Une racine qui vaut cher ou 300 ans de désastre pour le ginseng à 5 folioles
C’est presque uniquement dans les érablières à sucre de la Montérégie et dans quelques forêts matures d’Ontario qu’on trouve aujourd’hui le ginseng à 5 folioles, au Canada. Cette plante vivace indigène a pourtant déjà prospéré partout au sud du Québec! Qu’est-il donc arrivé aux populations de cette plante d’ombre qui n’a fait de mal à personne?
Sa précieuse racine
D’abord, il faut savoir que la racine du ginseng à 5 folioles, qui ressemble à un petit panais, est utilisée en médecine traditionnelle asiatique, ce qui en fait une denrée trèèès lucrative sur le marché de l’exportation. On s’est mis à le cueillir à outrance et à expédier ses racines séchées*. Tellement, qu’il figure désormais sur la liste des plantes menacées de disparition dans notre pays (et notre province). Sur-cueillir cette plante à croissance lente et qui devient mature pour se reproduire qu’après 3 à 8 ans (comme le trille blanc), ça n’a pas permis aux populations de se régénérer naturellement. En plus, l’environnement de croissance du ginseng est très spécifique. Cette plante à fleurs blanc verdâtre nécessite un milieu ombragé; elle se plaît dans les érablières avec plusieurs espèces de grands arbres qui, avec leur feuillage épais, coupent la luminosité.
Effet de lisière et autres
Une autre problématique qui frappe le ginseng à 5 folioles : il n’est pas fan de soleil. Donc, si la superficie des érablières du sud du Québec diminue au profit des villes, les zones idéales pour le ginseng réduisent aussi! Comme les forêts sont fragmentées, on augmente la longueur des lisières (des zones avec une luminosité élevée), ce qui nuit carrément à sa croissance.
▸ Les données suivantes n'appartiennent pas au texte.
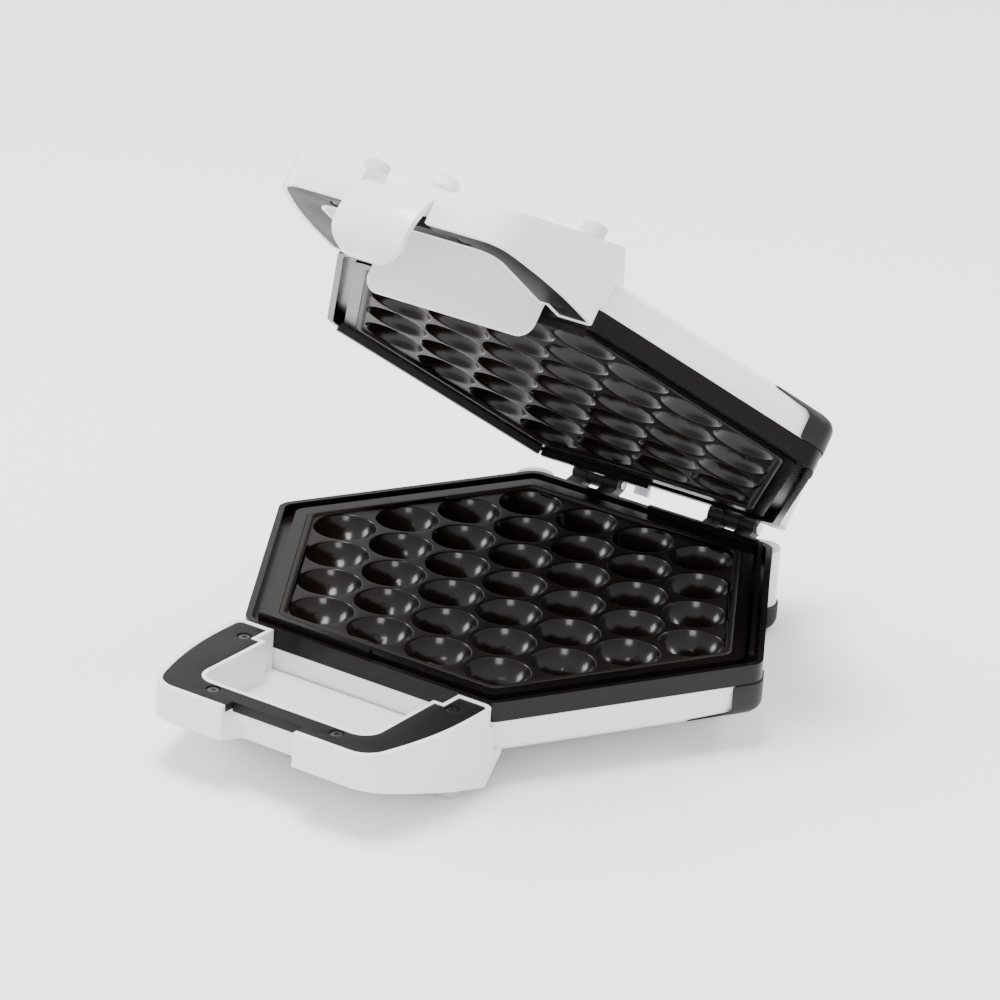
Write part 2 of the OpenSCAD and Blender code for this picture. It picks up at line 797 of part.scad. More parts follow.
module clip_body() {
  difference() {
    union() {
      intersection() {
        along_x(-clip_w, clip_w) intersection() {
          translate([clip_centre_y, clip_centre_z]) difference() {
            circle(r = clip_outer_r);
            circle(r = clip_outer_r - clip_wall);
          }
          translate([handle_front_y - clip_bulge - 1, -clip_drop])
            square([clip_bulge + 12, clip_drop + clip_top_z]);
        }
        translate([0, handle_front_y + clip_bulge + 12, 0]) rotate([90, 0, 0])
          linear_extrude(2 * clip_bulge + 30) clip_front_outline();
      }
      along_x(-clip_w / 2, clip_w / 2) translate([clip_pivot_y, clip_pivot_z]) circle(r = clip_boss_r);
      along_x(-clip_w / 2 + 6, clip_w / 2 - 6) polygon([
        [handle_front_y - clip_bulge + clip_wall / 2, clip_hook_z],
        [clip_hook_tip_y, clip_hook_z],
        [clip_hook_tip_y, clip_hook_z - 0.8],
        [handle_front_y, clip_hook_z - clip_hook_h - 1.6],
        [handle_front_y - clip_bulge + clip_wall / 2, clip_hook_z - clip_hook_h]]);
    }
    translate([-clip_w, clip_pivot_y, clip_pivot_z]) rotate([0, 90, 0])
      cylinder(r = clip_pin_r + run_clear, h = 2 * clip_w);
  }
}

// the clip seen from the front: square at the top, round at its lower corners
module clip_front_outline() {
  corner = [for (a = [0:clip_corner_step:90])
    [clip_w / 2 - clip_corner_r * (1 - cos(a)), -clip_drop + clip_corner_r * (1 - sin(a))]];
  right = concat([[clip_w / 2, clip_top_z]], corner);
  polygon(concat(right, [for (i = [len(right) - 1:-1:0]) [-right[i].x, right[i].y]]));
}

module clip_pin_body() {
  translate([-notch_w / 2 - handle_wall + 0.3, clip_pivot_y, clip_pivot_z]) rotate([0, 90, 0])
    cylinder(r = clip_pin_r, h = notch_w + 2 * handle_wall - 0.6);
}

// ---------- nodes of the base ----------

module base_shell() {
  color("whitesmoke") upright() difference() {
    shell();
    translate([0, bezel_apothem + 3, gland_z]) rotate([90, 0, 0]) cylinder(r = gland_r + gap / 2, h = 8);
  }
}

module base_bezel() { color([0.09, 0.08, 0.08]) upright() bezel_with_dams(); }
module base_grip_plate() { color([0.1, 0.1, 0.1]) upright() grip_plate(); }
module base_grip_screws() { color([0.2, 0.2, 0.2]) upright() grip_screws_set(); }
module base_plate() { color([0.13, 0.11, 0.1]) upright() plate(); }
module base_heater() { color("dimgray") upright() heater(); }
module base_heater_clips() { color("silver") upright() heater_clips(); }
module base_reflector() { color("lightgray") upright() reflector(); }
module base_thermostat() { color("saddlebrown") upright() thermostat(); }

module base_thermal_fuse() {
  color("gold") upright() translate([0, row_step * 1.5, thermostat_z - fuse_r]) rotate([0, 90, 0])
    cylinder(r = fuse_r, h = fuse_l);
}

module base_terminal_block() {
  color("ivory") upright() difference() {
    translate([terminal_x, terminal_y, shell_floor_z + 0.1]) cube([terminal_w, terminal_d, terminal_d]);
    translate([terminal_x + terminal_w / 2, terminal_y + terminal_d / 2, shell_floor_z + 3])
      for (i = [-1:1]) translate([i * terminal_pitch, 0, 0]) cylinder(r = terminal_screw_r, h = terminal_d);
  }
}

module base_wiring() {
  e = heater_end;
  up_y = e.y + wire_up;
  side_y = terminal_y + 2.5;
  color("firebrick") upright() {
    wire([[e.x, terminal_y - 0.3, wire_z], [e.x, up_y, wire_z], [e.x, up_y, heater_z]]);
    wire([[-19.6, side_y, wire_z], [-e.x, side_y, wire_z], [-e.x, up_y, wire_z], [-e.x, up_y, heater_z]]);
    wire([[-33, terminal_y - 1.5, wire_z], [-4, terminal_y - 29.5, wire_z], [-4, thermostat_r + 1.3, wire_z]]);
  }
}

module plate_screws_set() {
  every_side() translate([0, plate_screw_apothem, plate_bottom_z - plate_boss_h - 0.1]) rotate([180, 0, 0])
    translate([0, 0, 1.5]) screw(1, plate_screw_head_r, 1.4, 4);
}

module base_plate_screws() { color("silver") upright() plate_screws_set(); }

module shell_screws_set() {
  length = shell_depth - gap + shell_screw_top_z;
  every_side() translate([shell_boss_apothem / cos(30), 0, -shell_depth + 0.2]) rotate([180, 0, 0])
    screw(shell_screw_r - run_clear, shell_head_r - gap, 0.9, length);
}

module base_shell_screws() { color("silver") upright() shell_screws_set(); }

module cord_gland() {
  color([0.15, 0.15, 0.15]) upright() translate([0, bezel_apothem - 3.4, gland_z]) rotate([-90, 0, 0])
    difference() {
      union() {
        cylinder(r = gland_r, h = 4 + gland_tail);
        translate([0, 0, 3.8]) cylinder(r = gland_flange_r, h = gland_flange_h);
      }
      translate([0, 0, -1]) cylinder(r = gland_bore_r, h = gland_tail + 6);
    }
}

module base_front_feet() { color("white") upright() front_feet(); }
module base_rear_feet() { color([0.08, 0.08, 0.08]) upright() rear_feet(); }
module base_corner_bumpers() { color([0.2, 0.2, 0.2]) upright() corner_bumpers(); }
module base_hinge_brackets() { color([0.1, 0.1, 0.1]) upright() hinge_brackets(); }
module hinge_pins() { color("silver") upright() hinge_pin_set(); }

// ---------- nodes of the lid ----------

module lid_shell() {
  color("white") difference() {
    turned_over() shell();
    on_lid() clip_pin_hole();
    on_lid() translate([lens_x, lens_y, 10]) cylinder(r = lens_r - 1, h = 30);
  }
}

module clip_pin_hole() {
  translate([-notch_w / 2 - handle_wall, clip_pivot_y, clip_pivot_z]) rotate([0, 90, 0])
    cylinder(r = clip_pin_r, h = notch_w + 2 * handle_wall);
}

module lid_bezel() { color([0.09, 0.08, 0.08]) turned_over() bezel_with_dams(); }
module lid_grip_plate() { color([0.1, 0.1, 0.1]) turned_over() grip_plate(); }
module lid_grip_screws() { color([0.2, 0.2, 0.2]) turned_over() grip_screws_set(); }
module lid_plate() { color([0.13, 0.11, 0.1]) turned_over() plate(); }
module lid_heater() { color("dimgray") turned_over() heater(); }
module lid_heater_clips() { color("silver") turned_over() heater_clips(); }
module lid_reflector() { color("lightgray") turned_over() reflector(); }
module lid_thermostat() { color("saddlebrown") turned_over() thermostat(); }

module lid_wiring() {
  e = heater_end;
  up_y = e.y + wire_up;
  color("firebrick") turned_over() both_sides()
    wire([[-19, bezel_apothem - 6, wire_z], [e.x, e.y + 4, wire_z],
      [e.x, up_y, wire_z], [e.x, up_y, heater_z]]);
}

module lid_plate_screws() { color("silver") turned_over() plate_screws_set(); }
module lid_shell_screws() { color("silver") turned_over() shell_screws_set(); }
module lid_front_feet() { color("white") turned_over() front_feet(); }
module lid_rear_feet() { color([0.08, 0.08, 0.08]) turned_over() rear_feet(); }
module lid_corner_bumpers() { color([0.2, 0.2, 0.2]) turned_over() corner_bumpers(); }
module lid_hinge_leaves() { color([0.1, 0.1, 0.1]) on_lid() hinge_leaves(); }
module wire_sleeves() { color("lightgray") on_lid() sleeves(); }

module heat_guard() {
  top = well_depth - 0.2;
  color("white") on_lid() translate([0, guard_y + guard_t / 2, 0]) rotate([90, 0, 0])
    linear_extrude(guard_t) union() {
      translate([-guard_x, -guard_drop + guard_corner_r])
        square([2 * guard_x, top + guard_drop - guard_corner_r]);
      offset(r = guard_corner_r) translate([-guard_x + guard_corner_r, -guard_drop + guard_corner_r])
        square([2 * (guard_x - guard_corner_r), guard_corner_r]);
    }
}

module indicator_lens() {
  color("white") on_lid() translate([lens_x, lens_y, 0]) {
    intersection() {
      translate([0, 0, stand_h - 6]) sphere(r = lens_dome_r);
      cylinder(r = lens_r, h = stand_h + 4);
      translate([0, 0, lens_seat_z]) cylinder(r = lens_r + 1, h = 10);
    }
    translate([0, 0, lens_seat_z - 3]) cylinder(r = lens_r - 1 - gap, h = 4);
  }
}

module indicator_lamp() {
  color("orange") on_lid() translate([lens_x, lens_y, lens_seat_z - 11]) cylinder(r = 2.5, h = 7);
}

module clip_pin() { color("silver") on_lid() clip_pin_body(); }
module clip() { color([0.94, 0.94, 0.97]) on_clip() clip_body(); }

base_shell();
base_bezel();
base_grip_plate();
base_grip_screws();
base_plate();
base_heater();
base_heater_clips();
base_reflector();
base_thermostat();
base_thermal_fuse();
base_terminal_block();
base_wiring();
base_plate_screws();
base_shell_screws();
cord_gland();
base_front_feet();
base_rear_feet();
base_corner_bumpers();
base_hinge_brackets();
hinge_pins();
lid_shell();
lid_bezel();
lid_grip_plate();
lid_grip_screws();
lid_plate();
lid_heater();
lid_heater_clips();
lid_reflector();
lid_thermostat();
lid_wiring();
lid_plate_screws();
lid_shell_screws();
lid_front_feet();
lid_rear_feet();
lid_corner_bumpers();
lid_hinge_leaves();
wire_sleeves();
heat_guard();
indicator_lens();
indicator_lamp();
clip_pin();
clip();
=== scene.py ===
# %% [markdown]
# # A turn-over bubble waffle maker
#
# This lesson dresses an exact mechanical model in Blender. The model arrives as the "frame": every
# part is already in its place, in metres, with the lid standing open. We make the finishes first,
# then the pieces whose shape shows most, and last the stage with its lights and camera.

import json
import math

import bmesh
import bpy
from mathutils import Matrix, Vector


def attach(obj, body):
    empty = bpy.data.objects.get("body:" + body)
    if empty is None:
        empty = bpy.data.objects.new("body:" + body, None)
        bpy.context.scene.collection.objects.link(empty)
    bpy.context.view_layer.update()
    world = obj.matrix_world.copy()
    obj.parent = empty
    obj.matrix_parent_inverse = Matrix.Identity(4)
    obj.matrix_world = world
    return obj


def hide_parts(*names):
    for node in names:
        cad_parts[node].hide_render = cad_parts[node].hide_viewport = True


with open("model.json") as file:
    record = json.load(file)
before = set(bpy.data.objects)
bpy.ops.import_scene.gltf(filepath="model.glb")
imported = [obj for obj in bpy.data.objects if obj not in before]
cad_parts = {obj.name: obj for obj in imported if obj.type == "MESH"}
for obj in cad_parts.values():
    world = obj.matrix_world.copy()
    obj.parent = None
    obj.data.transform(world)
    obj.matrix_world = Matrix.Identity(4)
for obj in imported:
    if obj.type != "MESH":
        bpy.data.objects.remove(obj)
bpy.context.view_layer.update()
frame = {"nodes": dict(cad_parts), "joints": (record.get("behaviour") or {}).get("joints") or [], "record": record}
nodes = frame["nodes"]

# %% [markdown]
# ## Where things are
#
# Both halves of the appliance are the same moulding. The base lies on its feet with the seam 37 mm
# above the table. The lid is the base turned over about the front-to-back line and then swung up
# about the hinge. One matrix for each half lets us build a piece once, flat, and put it in both.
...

Les épisodes de verglas de plus en plus fréquents y sont aussi pour beaucoup dans la dégradation de la canopée. On ne peut pas en vouloir aux arbres si leurs branches cèdent sous toute cette glace.
Un autre caprice du ginseng : la qualité du sol. Il doit être bien drainé, basique (ou, pas acide), relativement plat, épais, et on en passe. En plus, ses feuilles appétissantes font le bonheur de certaines cervidés (pour ne pas les nommer, les cerfs de Virginie).
Des caprices? Oui et non. Si on y pense quelques secondes, les conditions de croissance du ginseng sont strictes, mais pas tellement plus que nos autres plantes. Il a simplement eu la malchance d’avoir été surexploité pour ses propriétés médicinales intéressantes.
Bien que cette plante puisse vivre une soixantaine d’années, le nombre d’individus dans les populations connues est trop bas pour être viable. Les restrictions naturelles qui s’opposent au ginseng sont déplorables, mais le braconnage (non, le braconnage c’est pas juste quand un méchant chasseur tue un lion) reste une de ses plus grandes menaces. La récolte, l’importation et l’exportation du ginseng à 5 folioles sont réglementées au Canada : la possession de la plante récoltée est interdite et passible d’une amende. Toutefois, pour que les cueilleurs illégaux paient, il doivent être pris la main dans le sac (ou sur la racine) et ça, c’est pas évident.
On peut se consoler en se disant que le Québec est la limite nord de la répartition de la plante et qu’on en trouve dans tout l’est des États-Unis. C’est par contre une bonne occasion de réfléchir à notre impact sur les milieux naturels quand vient le temps de les exploiter.